··· RECORDS FOR THE TASK ···

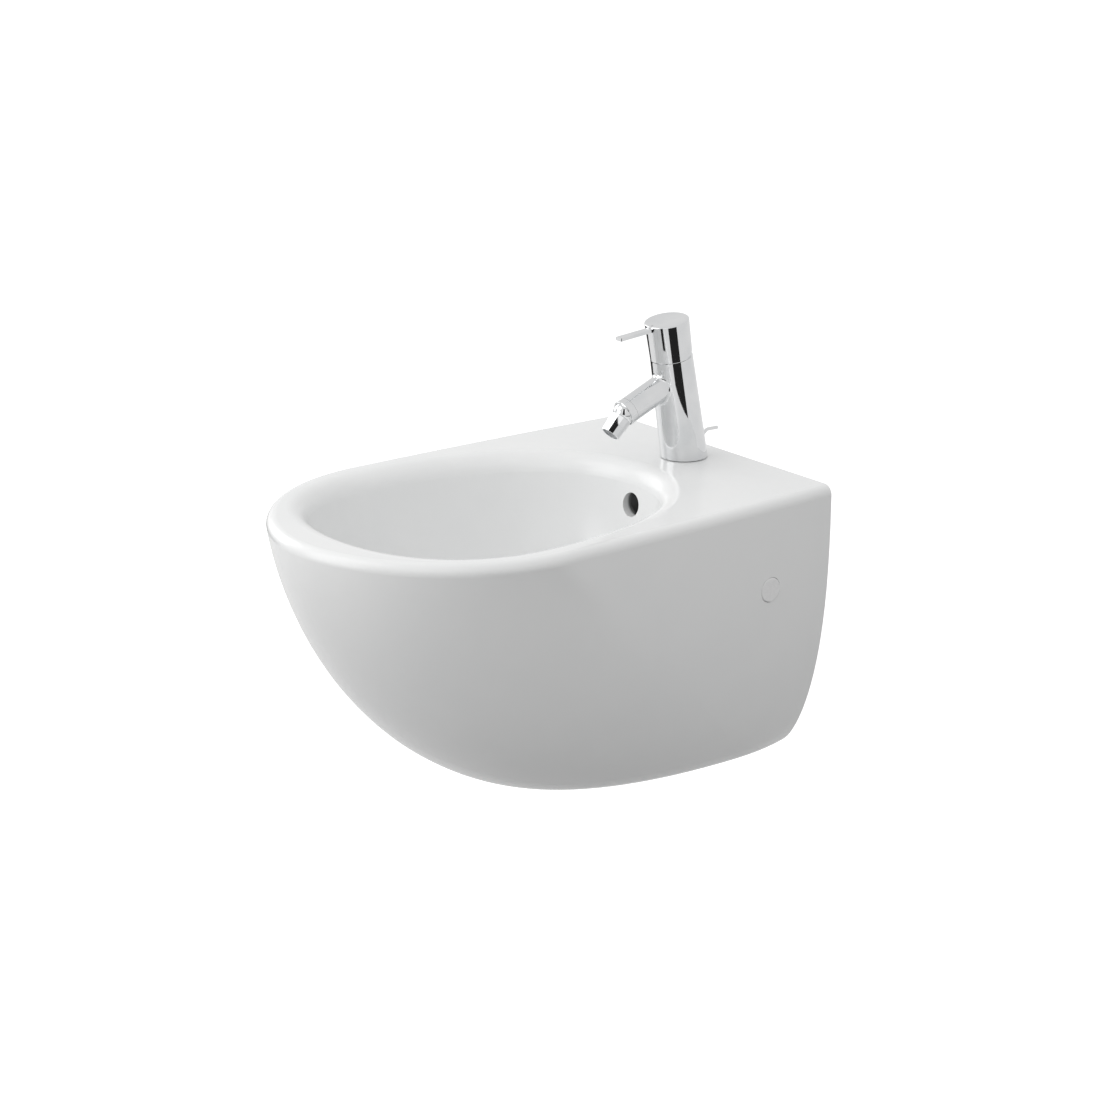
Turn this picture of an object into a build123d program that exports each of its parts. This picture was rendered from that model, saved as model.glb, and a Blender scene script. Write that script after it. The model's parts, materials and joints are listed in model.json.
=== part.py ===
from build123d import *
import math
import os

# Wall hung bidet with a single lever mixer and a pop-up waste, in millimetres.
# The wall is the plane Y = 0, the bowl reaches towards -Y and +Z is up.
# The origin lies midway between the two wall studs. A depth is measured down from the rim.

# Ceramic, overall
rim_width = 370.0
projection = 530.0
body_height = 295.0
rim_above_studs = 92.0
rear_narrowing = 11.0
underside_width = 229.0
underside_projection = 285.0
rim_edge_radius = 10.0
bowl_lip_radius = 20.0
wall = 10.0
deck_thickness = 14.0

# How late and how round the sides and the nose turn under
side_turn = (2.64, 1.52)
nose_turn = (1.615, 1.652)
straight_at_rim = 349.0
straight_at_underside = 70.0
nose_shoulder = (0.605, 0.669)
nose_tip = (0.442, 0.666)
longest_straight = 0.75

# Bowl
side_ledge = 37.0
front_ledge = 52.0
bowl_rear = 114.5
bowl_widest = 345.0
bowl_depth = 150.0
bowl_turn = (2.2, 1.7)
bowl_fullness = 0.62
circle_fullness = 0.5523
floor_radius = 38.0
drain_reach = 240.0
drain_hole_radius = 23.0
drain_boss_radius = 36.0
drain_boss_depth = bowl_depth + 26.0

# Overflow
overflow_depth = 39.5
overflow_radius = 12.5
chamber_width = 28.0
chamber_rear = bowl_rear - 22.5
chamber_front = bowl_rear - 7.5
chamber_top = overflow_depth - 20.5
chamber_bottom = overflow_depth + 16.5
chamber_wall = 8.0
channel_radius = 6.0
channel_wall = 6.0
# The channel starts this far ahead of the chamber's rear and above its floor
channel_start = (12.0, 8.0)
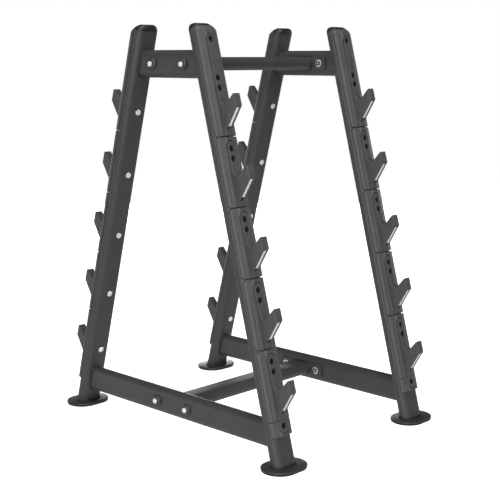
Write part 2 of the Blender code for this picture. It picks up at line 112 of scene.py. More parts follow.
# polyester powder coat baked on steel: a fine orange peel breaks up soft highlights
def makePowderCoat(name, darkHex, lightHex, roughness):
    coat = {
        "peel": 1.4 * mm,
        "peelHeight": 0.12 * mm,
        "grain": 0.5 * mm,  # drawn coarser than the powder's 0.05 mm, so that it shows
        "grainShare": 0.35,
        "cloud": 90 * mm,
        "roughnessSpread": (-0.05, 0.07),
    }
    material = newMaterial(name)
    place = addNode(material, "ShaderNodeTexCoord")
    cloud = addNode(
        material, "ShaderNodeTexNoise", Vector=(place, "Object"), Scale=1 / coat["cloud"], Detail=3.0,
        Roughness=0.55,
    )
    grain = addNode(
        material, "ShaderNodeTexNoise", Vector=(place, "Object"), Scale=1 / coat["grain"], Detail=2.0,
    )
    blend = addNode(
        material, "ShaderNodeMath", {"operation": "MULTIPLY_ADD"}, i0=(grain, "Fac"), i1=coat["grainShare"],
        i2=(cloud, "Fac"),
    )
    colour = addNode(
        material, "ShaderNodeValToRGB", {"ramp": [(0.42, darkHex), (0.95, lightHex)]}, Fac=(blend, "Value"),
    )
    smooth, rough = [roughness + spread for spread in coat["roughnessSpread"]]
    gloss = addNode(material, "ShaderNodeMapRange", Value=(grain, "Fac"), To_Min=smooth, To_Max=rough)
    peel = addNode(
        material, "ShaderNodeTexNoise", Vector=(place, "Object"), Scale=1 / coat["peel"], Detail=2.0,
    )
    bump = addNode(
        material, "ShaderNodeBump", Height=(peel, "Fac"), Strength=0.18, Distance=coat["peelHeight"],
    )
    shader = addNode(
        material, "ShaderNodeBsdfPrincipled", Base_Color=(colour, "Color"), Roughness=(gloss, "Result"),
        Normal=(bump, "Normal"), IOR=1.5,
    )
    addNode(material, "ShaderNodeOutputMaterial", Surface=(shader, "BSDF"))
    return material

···

§ WHAT YOU WILL DO
Extract all lines from the data in which "scene" is found.

§ RESPONSE FOR THIS EXERCISE
Turn this picture of an object into a build123d program that exports each of its parts. This picture was rendered from that model, saved as model.glb, and a Blender scene script. Write that script after it. The model's parts, materials and joints are listed in model.json.
Write part 2 of the Blender code for this picture. It picks up at line 112 of scene.py. More parts follow.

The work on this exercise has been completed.